Vivemos um tempo no qual, como diria Eduardo Galeano, o individualismo torna-se instituição. Todos se voltam para os seus próprios umbigos, deixando de ver e viver as relações e realizações sociais coletivas. Fazemos parte de um mundo onde as tecnologias alcançam descobertas inovadoras a cada dia, onde a concorrência e a aculturação desmedida ajudam a evidenciar a crescente desconfiança que cultivamos em relação aos outros, até mesmo em relação aos nossos pares. Isso nos faz deixar passar questões essenciais à vida, por estarmos sempre trancafiados nas cadeias de segurança máxima, incutidos nas idéias e padrões pré-estabelecidos, nos preconceitos incabíveis e infundados de uma sociedade que se torna cada vez menos relacional. Somos comandados pelo mercado e pelas negociações e oscilações que o envolvem. Isto tem valido até para as relações humanas. E aos poucos nos tornamos desmemoriados do presente, a ponto de esquecermos que nascemos, criamos e reinventamos a vida, re-significando as diversas realidades a partir da interação com os outros e com o mundo, desse lugar da real-ação que, mediado pela experiência e por uma poética da existência, nos impulsiona a sere fazer.

                Vivemos um tempo de solidão dilacerante, aumentada por uma profunda angústia frente aos projetos de futuro. Essa angústia permanente, que caracteriza uma determinada face do cotidiano, resolve-se no tédio infinito sem o mito da crença. De fato, se perdemos o contato com o que há de esperança na crença, maior é a sensação perene de perda. Se a fé está morta, e se humanamente não vivemos sem crenças, só nos resta um longo tempo para gastar e consumir.

               Diante disso, será que matamos o tempo ou é ele nosso assassino? Quantos tempos existem dentro de nós e dentro do próprio tempo? Qual deles prevalecerá? O tempo dos ressentimentos? Das memórias engolidas? Das reminiscências ancoradas que devolvemos mais tarde aos outros e a nós mesmos? O tempo de Zeus? O tempo que virá para fechar o ciclo de domínios de Cronos que, ao engolir os seus e os nossos filhos, tenta devorar nossas esperanças?

              Acredito que o tempo das instituições esteja sim no tempo de Cronos, mas sei que há também o tempo poético das beberagens que vivem de lembranças e projetos, podendo sempre reascender e alimentar o nosso sentimento de crença no passado e no futuro, sendo os dois apenas o que há de presente.
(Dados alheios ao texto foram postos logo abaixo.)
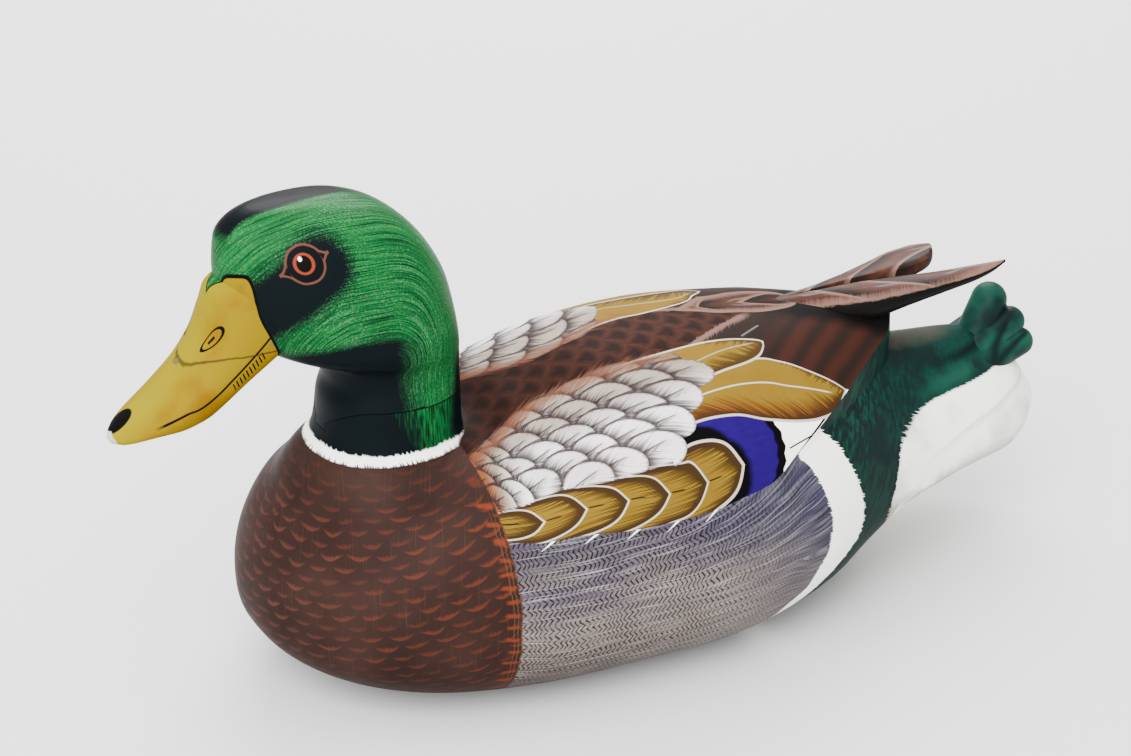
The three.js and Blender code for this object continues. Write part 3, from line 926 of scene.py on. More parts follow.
def flank_colour(paint):
    """Grey with columns of small dark zigzags, under pale streaks that sweep up to the wing's end."""
    arc = paint.field("arc")
    bend = paint.curve(paint.y, FLANK_RISE) / 20 + 1
    over = paint.highest(paint.z - FLANK_WAIST_Z, 0) / bend
    under = paint.highest(arc - paint.curve(paint.y, FLANK_WAIST), 0)
    flow = over - under + paint.noise(paint.place, 30, detail=1) * 3
    zigzag = paint.math("PINGPONG", flow, ZIGZAG_HEIGHT)
    column = paint.y + zigzag * ZIGZAG_SLANT + paint.noise(paint.place, 13) * 5
    bar = paint.math("PINGPONG", column, ZIGZAG_HALF_STEP)
    gap = paint.noise(paint.at(paint.y * 0.06, flow * 0.55), 1, detail=1)
    ticks = paint.ramp(bar, 0.58, 0.78) * paint.ramp(gap, 0.74, 0.5)
    hue = paint.noise(paint.at(paint.y * 0.018, flow * 0.06), 1)
    high = paint.ramp(paint.z, 52, 72)
    ground = paint.mix(high, FLANK_BEIGE, FLANK_GREY)
    ground = paint.mix(paint.ramp(hue, 0.4, 0.6) * paint.ramp(paint.z, 38, 62) * 0.9, ground, FLANK_PURPLE)
    ground = paint.mix(paint.ramp(paint.y + paint.z * 0.6, 45, 100) * 0.8, ground, FLANK_BLUE)
    ground = paint.mix(paint.ramp(paint.z, 42, 10) * paint.ramp(paint.y, 15, -50), ground, FLANK_BROWN)
    streak = paint.noise(paint.at(paint.y * 0.03, flow * 0.55, 3), 1)
    colour = paint.mix(paint.ramp(streak, 0.5, 0.74) * 0.16, ground, FLANK_LIGHT)
    dark = paint.ramp(paint.y, 66, 12) * 0.8 + 0.15
    colour = paint.mix(ticks * dark, colour, FLANK_TICK)
    rear = paint.ramp(paint.y, 0, 60)
    thread = paint.noise(paint.at(paint.y * 0.035, flow * 1.9, 7), 1, detail=1)
    fine = paint.noise(paint.at(paint.y * 0.05, flow * 3.2, 8), 1, detail=1)
    colour = paint.mix(paint.ramp(fine, 0.5, 0.36) * rear * 0.7, colour, FLANK_TICK)
    colour = paint.mix(paint.ramp(fine, 0.58, 0.7) * rear * 0.22, colour, FLANK_LIGHT)
    return paint.mix(paint.ramp(thread, 0.58, 0.7) * (0.42 - rear * 0.25), colour, FLANK_LIGHT)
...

A escola, sendo instituição, está no tempo cronometrado, capitalizado, esquartejado entre as tantas disciplinas, o tempo da grade curricular.

                E é possível indagar: de quantos tempos nós, educadores, precisamos para orquestrar o tempo que a escola demanda ao tempo que desejamos para as nossas práticas instituintes: seis, quatro, dois? E sendo os tempos escolares finitos, marcados por vários términos e começos, como libertar da chaga do determinismo a relação que se mantém com os conteúdos, aqueles trancados em armários e cabeças, por vezes reduzidos à arrumação dos escaninhos

               Talvez a decisão de quantificar o tempo ao invés de qualificá-lo venha fazendo de muitas escolas o que faz com as mais diversas instituições, um lugar de onde se quer fugir para viver o tempo, perder o tempo, saborear o tempo do lado de fora.

                Mas apesar das limitações do tempo de Cronos, o tempo da escola está também no tempo de Kairós, no tempo da oportunidade que nos leva ao tempo do imaginário e da transformação. O tempo da escola se faz cheio de passagens a serem desvendadas, experimentadas por nossa curiosidade e ousadia. Está no tempo da água viva, tempo que faz de nós, educadores e educandos, viventes e milagreiros de um mistério-mundo, ora sebastianistas, saudosistas a espera do retorno de Dom Sebastião, renascidos coragem. Ora quixotescos, enfrentando os moinhos de vento do presente como ternos visionários a espera de vivermos um tempo de luta, mas com crença e encanto.